Fannie and Freddie's contracts also cover legal fees from shareholder lawsuits. Taxpayers could be forced to pay those legal bills, too. If the shareholders should win, which they could do by proving the companies were mismanaged, the government could be liable for millions of dollars to make up for the executives' failures.

It would not be the first time federal money intended to prop up the financial industry was used for unintended purposes. Days after it received an $85 billion federal bailout loan, American International Group Inc. spent $440,000 on an executive retreat with spa treatments, banquets and golf outings.

Both Fannie Mae and Freddie Mac have been subpoenaed as part of the wide-ranging Justice Department investigation. The two companies are key to the US mortgage industry. After banks make loans to home buyers, Fannie and Freddie buy the mortgages from the banks so bankers can have cash on hand to make more loans and keep the economy humming. Fannie and Freddie then bundle those loans and sell them as mortgage-backed securities.

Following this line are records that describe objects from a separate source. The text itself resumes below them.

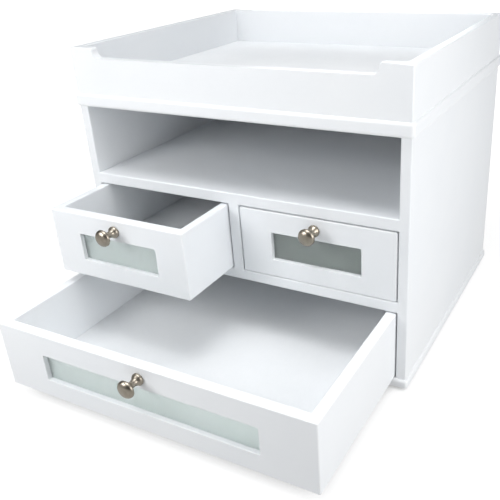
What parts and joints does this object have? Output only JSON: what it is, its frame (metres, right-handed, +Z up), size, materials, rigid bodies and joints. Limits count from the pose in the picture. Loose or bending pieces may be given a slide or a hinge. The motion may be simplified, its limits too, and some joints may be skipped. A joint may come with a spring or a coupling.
{
  "type": "desk organizer",
  "caption": "Box-shaped wooden desk organizer with an open tray on top, an open shelf below it and sliding drawers with glass windows and round knobs, for papers and desk supplies.",
  "frame": {"origin": "on the surface it stands on, under the middle of the whole object's box with the drawers as stored", "axes": "+X to the object's right seen from the front, -Y out of the front (drawers open along -Y), +Z up"},
  "size_m": [0.326, 0.437, 0.2771],
  "materials": {
    "white_lacquer": "satin white lacquer on fibreboard",
    "white_hardboard": "matt white painted hardboard",
    "frosted_glass": "frosted, slightly green",
    "brushed_nickel": "brushed nickel plate",
    "zinc_screw": "bright zinc plate",
    "grey_rubber": "matt"
  },
  "bodies": {
    "case": {"base_board": "white_lacquer", "left_side_panel": "white_lacquer", "right_side_panel": "white_lacquer", "middle_board": "white_lacquer", "drawer_divider": "white_lacquer", "shelf_board": "white_lacquer", "top_board": "white_lacquer", "back_panel": "white_hardboard", "back_panel_screw_1": "zinc_screw", "back_panel_screw_2": "zinc_screw", "back_panel_screw_3": "zinc_screw", "back_panel_screw_4": "zinc_screw", "back_panel_screw_5": "zinc_screw", "back_panel_screw_6": "zinc_screw", "tray_front_rail": "white_lacquer", "tray_back_rail": "white_lacquer", "tray_left_rail": "white_lacquer", "tray_right_rail": "white_lacquer", "tray_floor": "white_hardboard", "tray_screw_1": "zinc_screw", "tray_screw_2": "zinc_screw", "tray_screw_3": "zinc_screw", "tray_screw_4": "zinc_screw", "foot_front_left": "grey_rubber", "foot_front_right": "grey_rubber", "foot_back_left": "grey_rubber", "foot_back_right": "grey_rubber"},
    "left_drawer": {"left_drawer_front": "white_lacquer", "left_drawer_left_wall": "white_lacquer", "left_drawer_right_wall": "white_lacquer", "left_drawer_back_wall": "white_lacquer", "left_drawer_bottom": "white_hardboard", "left_drawer_glass_pane": "frosted_glass", "left_drawer_glass_strip_left": "white_lacquer", "left_drawer_glass_strip_right": "white_lacquer", "left_drawer_knob": "brushed_nickel", "left_drawer_knob_screw": "zinc_screw"},
    "right_drawer": {"right_drawer_front": "white_lacquer", "right_drawer_left_wall": "white_lacquer", "right_drawer_right_wall": "white_lacquer", "right_drawer_back_wall": "white_lacquer", "right_drawer_bottom": "white_hardboard", "right_drawer_glass_pane": "frosted_glass", "right_drawer_glass_strip_left": "white_lacquer", "right_drawer_glass_strip_right": "white_lacquer", "right_drawer_knob": "brushed_nickel", "right_drawer_knob_screw": "zinc_screw"},
    "wide_drawer": {"wide_drawer_front": "white_lacquer", "wide_drawer_left_wall": "white_lacquer", "wide_drawer_right_wall": "white_lacquer", "wide_drawer_back_wall": "white_lacquer", "wide_drawer_bottom": "white_hardboard", "wide_drawer_glass_pane": "frosted_glass", "wide_drawer_glass_strip_left": "white_lacquer", "wide_drawer_glass_strip_right": "white_lacquer", "wide_drawer_knob": "brushed_nickel", "wide_drawer_knob_screw": "zinc_screw"}
  },
  "joints": [
    {"name": "left_drawer_slide", "type": "slide", "parent": "case", "child": "left_drawer", "axis": [0, -1, 0], "range_m": [-0.066, 0.134]},
    {"name": "right_drawer_slide", "type": "slide", "parent": "case", "child": "right_drawer", "axis": [0, -1, 0], "range_m": [0, 0.2]},
    {"name": "wide_drawer_slide", "type": "slide", "parent": "case", "child": "wide_drawer", "axis": [0, -1, 0], "range_m": [-0.145, 0.055]}
  ]
}
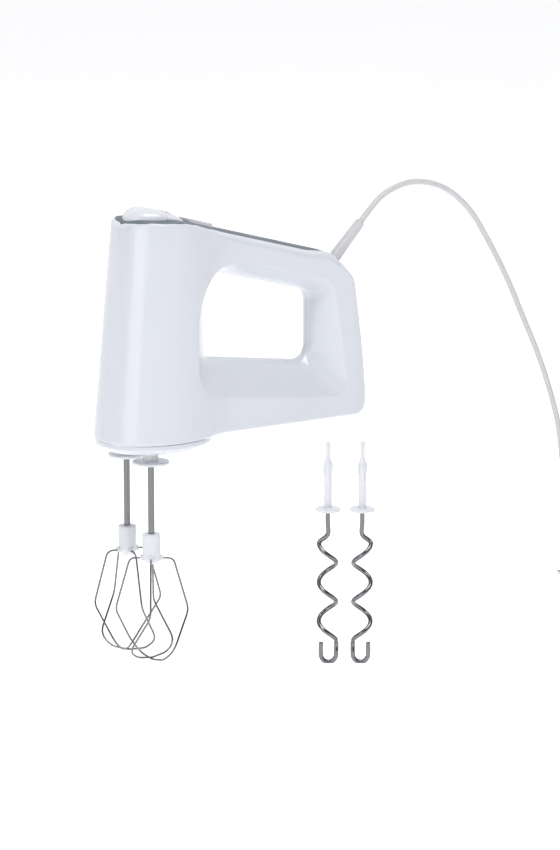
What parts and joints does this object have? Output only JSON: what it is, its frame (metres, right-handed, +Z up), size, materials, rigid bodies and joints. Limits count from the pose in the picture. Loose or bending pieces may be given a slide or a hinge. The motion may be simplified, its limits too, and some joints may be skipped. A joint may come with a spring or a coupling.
{
  "type": "hand mixer",
  "caption": "Electric hand mixer with a tapered motor column, a looped handle, wire whisks, spare dough hooks and a mains lead.",
  "frame": {"origin": "middle of the hand grip, on the centre plane", "axes": "+X back along the handle towards the cord, -X the front of the motor column, +Y the user's right, +Z up along the spindles"},
  "size_m": [0.5138, 0.1353, 0.3836],
  "materials": {
    "shell": "glossy, cool white",
    "panel": "satin grey",
    "white_trim": "glossy white",
    "inner_plastic": "moulded, matte",
    "gear_plastic": "acetal, satin",
    "dark_plastic": "black, matte",
    "board": "green circuit board",
    "cord_pvc": "soft off-white PVC",
    "chrome": "bright chrome plating",
    "steel": "machined",
    "laminations": "stacked steel sheet",
    "bronze": "sintered bronze",
    "copper": "enamelled copper",
    "bracket": "die cast"
  },
  "bodies": {
    "body": {"left_housing": "shell", "right_housing": "shell", "top_panel": "panel", "base_cover": "white_trim", "eject_spring": "steel", "control_cover": "white_trim", "turbo_spring": "steel", "control_board": "board", "turbo_microswitch": "dark_plastic", "gearbox_base": "inner_plastic", "gearbox_cover": "inner_plastic", "gearbox_posts": "steel", "spindle_bushes": "bronze", "compound_axle": "steel", "stator_core": "laminations", "field_coils": "copper", "lower_bracket": "bracket", "upper_bracket": "bracket", "motor_bearings": "steel", "brush_holders": "bronze", "carbon_brushes": "dark_plastic", "motor_screws": "steel", "housing_screws": "steel", "cord_clamp": "inner_plastic", "strain_relief": "cord_pvc", "mains_cord": "cord_pvc", "cord_coil": "cord_pvc", "coil_tie": "dark_plastic", "plug_body": "cord_pvc", "plug_pins": "steel"},
    "rotor": {"motor_shaft": "steel", "rotor_core": "laminations", "rotor_winding": "copper", "commutator": "copper", "cooling_fan": "dark_plastic", "motor_pinion": "bronze"},
    "compound": {"compound_gear": "gear_plastic"},
    "left_drive": {"left_spindle": "gear_plastic", "left_spindle_gear": "gear_plastic", "left_detent_ring": "steel"},
    "right_drive": {"right_spindle": "gear_plastic", "right_spindle_gear": "gear_plastic", "right_detent_ring": "steel"},
    "left_whisk": {"left_whisk_shank": "white_trim", "left_whisk_rod": "chrome", "left_whisk_hub": "white_trim", "left_whisk_wires": "chrome"},
    "right_whisk": {"right_whisk_shank": "white_trim", "right_whisk_rod": "chrome", "right_whisk_hub": "white_trim", "right_whisk_wires": "chrome"},
    "ejector": {"eject_button": "white_trim", "eject_yoke": "inner_plastic"},
    "speed_control": {"speed_slider": "white_trim"},
    "turbo_control": {"turbo_button": "white_trim"},
    "left_hook": {"left_hook_shank": "white_trim", "left_hook_rod": "chrome"},
    "right_hook": {"right_hook_shank": "white_trim", "right_hook_rod": "chrome"}
  },
  "joints": [
    {"name": "rotor_spin", "type": "hinge", "parent": "body", "child": "rotor", "pos_m": [-0.0962, 0, -0.051], "axis": [0, 0, 1], "continuous": true},
    {"name": "compound_spin", "type": "hinge", "parent": "body", "child": "compound", "pos_m": [-0.085, -0.018, -0.121], "axis": [0, 0, 1], "continuous": true},
    {"name": "left_spindle_spin", "type": "hinge", "parent": "body", "child": "left_drive", "pos_m": [-0.11, -0.018, -0.127], "axis": [0, 0, 1], "continuous": true},
    {"name": "right_spindle_spin", "type": "hinge", "parent": "body", "child": "right_drive", "pos_m": [-0.11, 0.018, -0.127], "axis": [0, 0, 1], "continuous": true},
    {"name": "eject_press", "type": "slide", "parent": "body", "child": "ejector", "axis": [0, 0, -1], "range_m": [0, 0.006], "stiffness_N_per_m": 500, "springref_m": -0.006, "deforming": ["eject_spring"]},
    {"name": "left_whisk_eject", "type": "slide", "parent": "left_drive", "child": "left_whisk", "axis": [0, 0, -1], "range_m": [0, 0.006]},
    {"name": "right_whisk_eject", "type": "slide", "parent": "right_drive", "child": "right_whisk", "axis": [0, 0, -1], "range_m": [0, 0.006]},
    {"name": "speed_slide", "type": "slide", "parent": "body", "child": "speed_control", "axis": [1, 0, 0], "range_m": [0, 0.008]},
    {"name": "turbo_press", "type": "slide", "parent": "body", "child": "turbo_control", "axis": [0, 0, -1], "range_m": [0, 0.002], "stiffness_N_per_m": 600, "springref_m": -0.002, "deforming": ["turbo_spring"]},
    {"name": "left_hook_lift", "type": "slide", "parent": "body", "child": "left_hook", "axis": [0, 0, 1], "range_m": [0, 0.06]},
    {"name": "right_hook_lift", "type": "slide", "parent": "body", "child": "right_hook", "axis": [0, 0, 1], "range_m": [0, 0.06]}
  ],
  "couplings": [
    {"joint": "compound_spin", "follows": "rotor_spin", "ratio": -0.29268},
    {"joint": "left_spindle_spin", "follows": "rotor_spin", "ratio": 0.11382},
    {"joint": "right_spindle_spin", "follows": "rotor_spin", "ratio": -0.11382},
    {"joint": "left_whisk_eject", "follows": "eject_press", "ratio": 1},
    {"joint": "right_whisk_eject", "follows": "eject_press", "ratio": 1}
  ]
}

The proceeds of those sales help buy more mortgages.

In recent years, however, the companies have bought more risky, subprime mortgages. When the housing bubble burst and the subprime industry imploded, investors feared the risk of buying Fannie and Freddie's mortgage-backed securities, making it harder for the companies to raise money.

Combined, Fannie and Freddie own or guarantee almost half the mortgages in the United States. The Treasury Department stepped in to keep the companies from collapsing and taking the mortgage industry down with them.

Neither Fannie nor Freddie has said whether they already have advanced any legal fees to former executives. The companies are required to make general disclosures about such payments, but only on quarterly corporate filings.